Instructions to follow =
Return the listing word for word, as given.

■ ■ ■ ■ ■

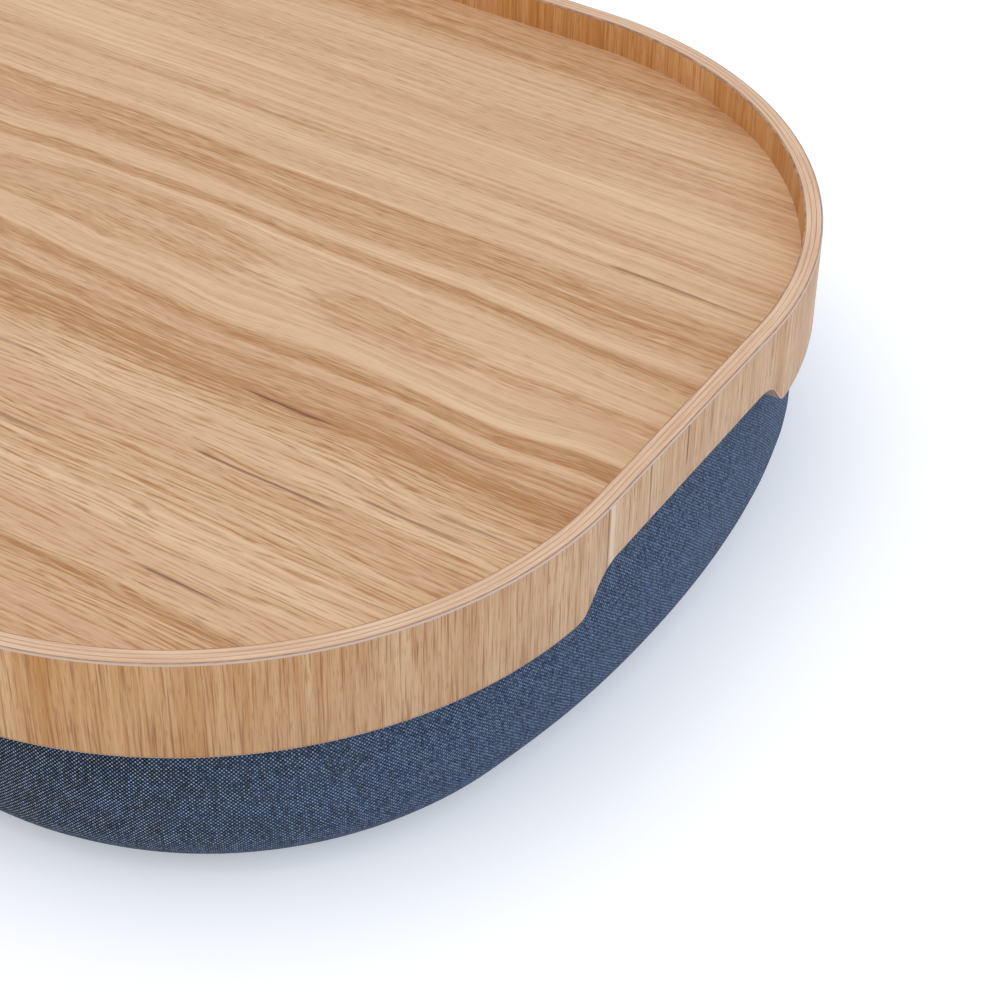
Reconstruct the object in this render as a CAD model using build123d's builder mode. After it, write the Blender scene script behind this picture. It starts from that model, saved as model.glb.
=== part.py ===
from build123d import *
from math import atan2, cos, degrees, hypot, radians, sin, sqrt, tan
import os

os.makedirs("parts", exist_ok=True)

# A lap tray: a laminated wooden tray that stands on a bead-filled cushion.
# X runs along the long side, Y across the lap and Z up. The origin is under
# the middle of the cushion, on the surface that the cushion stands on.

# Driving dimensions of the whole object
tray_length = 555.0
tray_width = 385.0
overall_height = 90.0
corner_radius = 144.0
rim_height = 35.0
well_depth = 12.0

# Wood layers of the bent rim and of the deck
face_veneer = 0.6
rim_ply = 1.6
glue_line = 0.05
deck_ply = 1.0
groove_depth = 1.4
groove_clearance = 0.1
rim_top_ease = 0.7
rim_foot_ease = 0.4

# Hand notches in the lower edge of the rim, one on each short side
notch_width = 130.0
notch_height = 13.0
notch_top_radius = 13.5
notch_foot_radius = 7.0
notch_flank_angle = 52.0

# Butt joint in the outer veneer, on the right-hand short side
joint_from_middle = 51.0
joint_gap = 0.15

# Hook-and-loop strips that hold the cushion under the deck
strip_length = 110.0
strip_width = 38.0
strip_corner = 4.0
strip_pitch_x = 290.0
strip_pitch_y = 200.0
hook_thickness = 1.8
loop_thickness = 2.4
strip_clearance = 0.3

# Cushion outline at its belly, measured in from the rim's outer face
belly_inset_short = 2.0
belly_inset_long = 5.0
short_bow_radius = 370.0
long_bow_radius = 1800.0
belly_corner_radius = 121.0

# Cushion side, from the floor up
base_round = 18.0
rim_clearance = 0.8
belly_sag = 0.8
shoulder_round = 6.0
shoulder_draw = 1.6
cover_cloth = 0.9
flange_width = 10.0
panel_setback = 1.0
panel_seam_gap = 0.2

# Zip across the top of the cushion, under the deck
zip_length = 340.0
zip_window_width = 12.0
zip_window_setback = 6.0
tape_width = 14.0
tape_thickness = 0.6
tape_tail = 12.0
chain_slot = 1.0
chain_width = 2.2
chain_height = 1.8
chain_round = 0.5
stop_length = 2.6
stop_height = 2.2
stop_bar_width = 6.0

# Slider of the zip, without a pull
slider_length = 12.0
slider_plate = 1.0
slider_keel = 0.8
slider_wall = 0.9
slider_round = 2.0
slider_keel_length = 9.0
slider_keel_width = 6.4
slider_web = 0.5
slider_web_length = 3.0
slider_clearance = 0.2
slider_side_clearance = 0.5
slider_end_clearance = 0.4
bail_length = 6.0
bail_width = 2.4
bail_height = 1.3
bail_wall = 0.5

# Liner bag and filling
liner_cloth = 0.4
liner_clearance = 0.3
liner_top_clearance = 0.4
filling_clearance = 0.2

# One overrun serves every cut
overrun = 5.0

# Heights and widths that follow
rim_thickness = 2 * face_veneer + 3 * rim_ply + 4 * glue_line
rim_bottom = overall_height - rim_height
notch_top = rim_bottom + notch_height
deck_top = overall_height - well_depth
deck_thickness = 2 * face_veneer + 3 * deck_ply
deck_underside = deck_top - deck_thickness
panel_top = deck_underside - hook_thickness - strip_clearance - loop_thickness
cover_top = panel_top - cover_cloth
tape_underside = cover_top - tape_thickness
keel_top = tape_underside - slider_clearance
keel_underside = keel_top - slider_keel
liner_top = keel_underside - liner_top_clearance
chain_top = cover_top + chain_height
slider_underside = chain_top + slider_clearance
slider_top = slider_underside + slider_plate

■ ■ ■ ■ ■

Final answer =
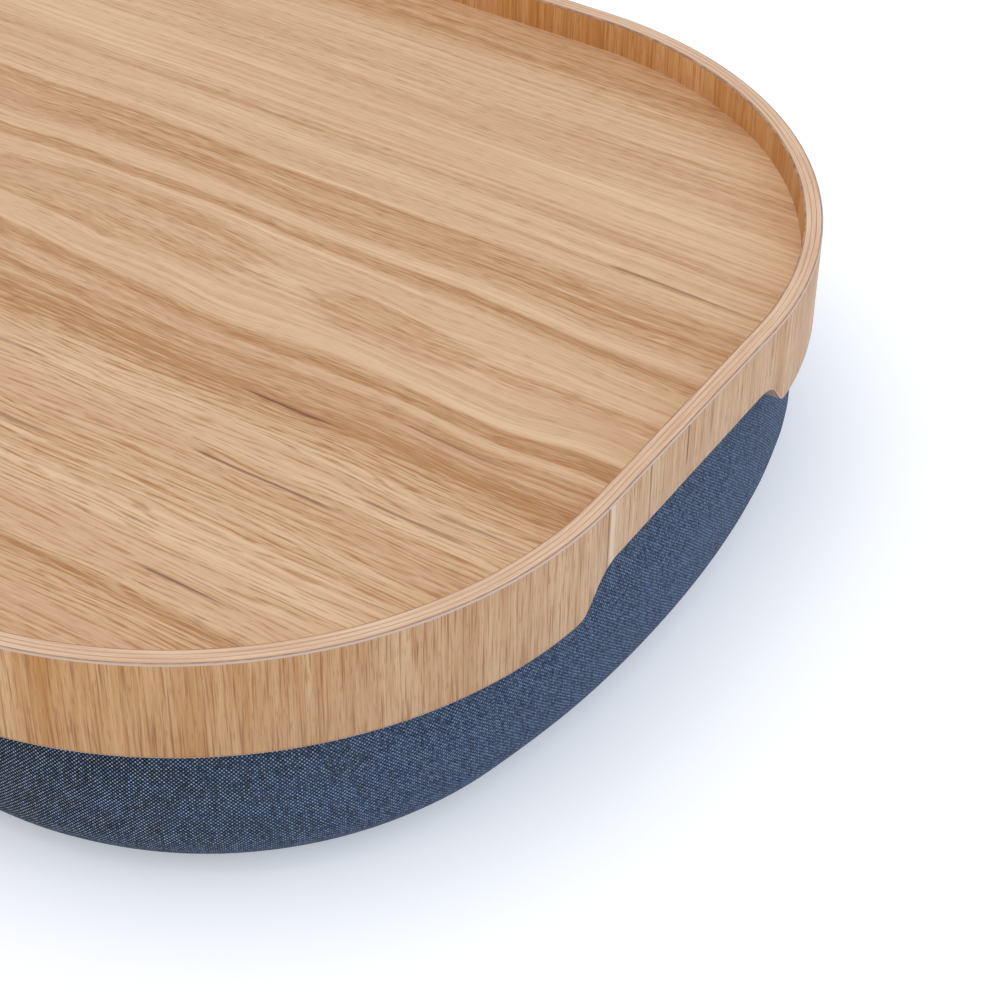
Reconstruct the object in this render as a CAD model using build123d's builder mode. After it, write the Blender scene script behind this picture. It starts from that model, saved as model.glb.
=== part.py ===
from build123d import *
from math import atan2, cos, degrees, hypot, radians, sin, sqrt, tan
import os

os.makedirs("parts", exist_ok=True)

# A lap tray: a laminated wooden tray that stands on a bead-filled cushion.
# X runs along the long side, Y across the lap and Z up. The origin is under
# the middle of the cushion, on the surface that the cushion stands on.

# Driving dimensions of the whole object
tray_length = 555.0
tray_width = 385.0
overall_height = 90.0
corner_radius = 144.0
rim_height = 35.0
well_depth = 12.0

# Wood layers of the bent rim and of the deck
face_veneer = 0.6
rim_ply = 1.6
glue_line = 0.05
deck_ply = 1.0
groove_depth = 1.4
groove_clearance = 0.1
rim_top_ease = 0.7
rim_foot_ease = 0.4

# Hand notches in the lower edge of the rim, one on each short side
notch_width = 130.0
notch_height = 13.0
notch_top_radius = 13.5
notch_foot_radius = 7.0
notch_flank_angle = 52.0

# Butt joint in the outer veneer, on the right-hand short side
joint_from_middle = 51.0
joint_gap = 0.15

# Hook-and-loop strips that hold the cushion under the deck
strip_length = 110.0
strip_width = 38.0
strip_corner = 4.0
strip_pitch_x = 290.0
strip_pitch_y = 200.0
hook_thickness = 1.8
loop_thickness = 2.4
strip_clearance = 0.3

# Cushion outline at its belly, measured in from the rim's outer face
belly_inset_short = 2.0
belly_inset_long = 5.0
short_bow_radius = 370.0
long_bow_radius = 1800.0
belly_corner_radius = 121.0

# Cushion side, from the floor up
base_round = 18.0
rim_clearance = 0.8
belly_sag = 0.8
shoulder_round = 6.0
shoulder_draw = 1.6
cover_cloth = 0.9
flange_width = 10.0
panel_setback = 1.0
panel_seam_gap = 0.2

# Zip across the top of the cushion, under the deck
zip_length = 340.0
zip_window_width = 12.0
zip_window_setback = 6.0
tape_width = 14.0
tape_thickness = 0.6
tape_tail = 12.0
chain_slot = 1.0
chain_width = 2.2
chain_height = 1.8
chain_round = 0.5
stop_length = 2.6
stop_height = 2.2
stop_bar_width = 6.0

# Slider of the zip, without a pull
slider_length = 12.0
slider_plate = 1.0
slider_keel = 0.8
slider_wall = 0.9
slider_round = 2.0
slider_keel_length = 9.0
slider_keel_width = 6.4
slider_web = 0.5
slider_web_length = 3.0
slider_clearance = 0.2
slider_side_clearance = 0.5
slider_end_clearance = 0.4
bail_length = 6.0
bail_width = 2.4
bail_height = 1.3
bail_wall = 0.5

# Liner bag and filling
liner_cloth = 0.4
liner_clearance = 0.3
liner_top_clearance = 0.4
filling_clearance = 0.2

# One overrun serves every cut
overrun = 5.0

# Heights and widths that follow
rim_thickness = 2 * face_veneer + 3 * rim_ply + 4 * glue_line
rim_bottom = overall_height - rim_height
notch_top = rim_bottom + notch_height
deck_top = overall_height - well_depth
deck_thickness = 2 * face_veneer + 3 * deck_ply
deck_underside = deck_top - deck_thickness
panel_top = deck_underside - hook_thickness - strip_clearance - loop_thickness
cover_top = panel_top - cover_cloth
tape_underside = cover_top - tape_thickness
keel_top = tape_underside - slider_clearance
keel_underside = keel_top - slider_keel
liner_top = keel_underside - liner_top_clearance
chain_top = cover_top + chain_height
slider_underside = chain_top + slider_clearance
slider_top = slider_underside + slider_plate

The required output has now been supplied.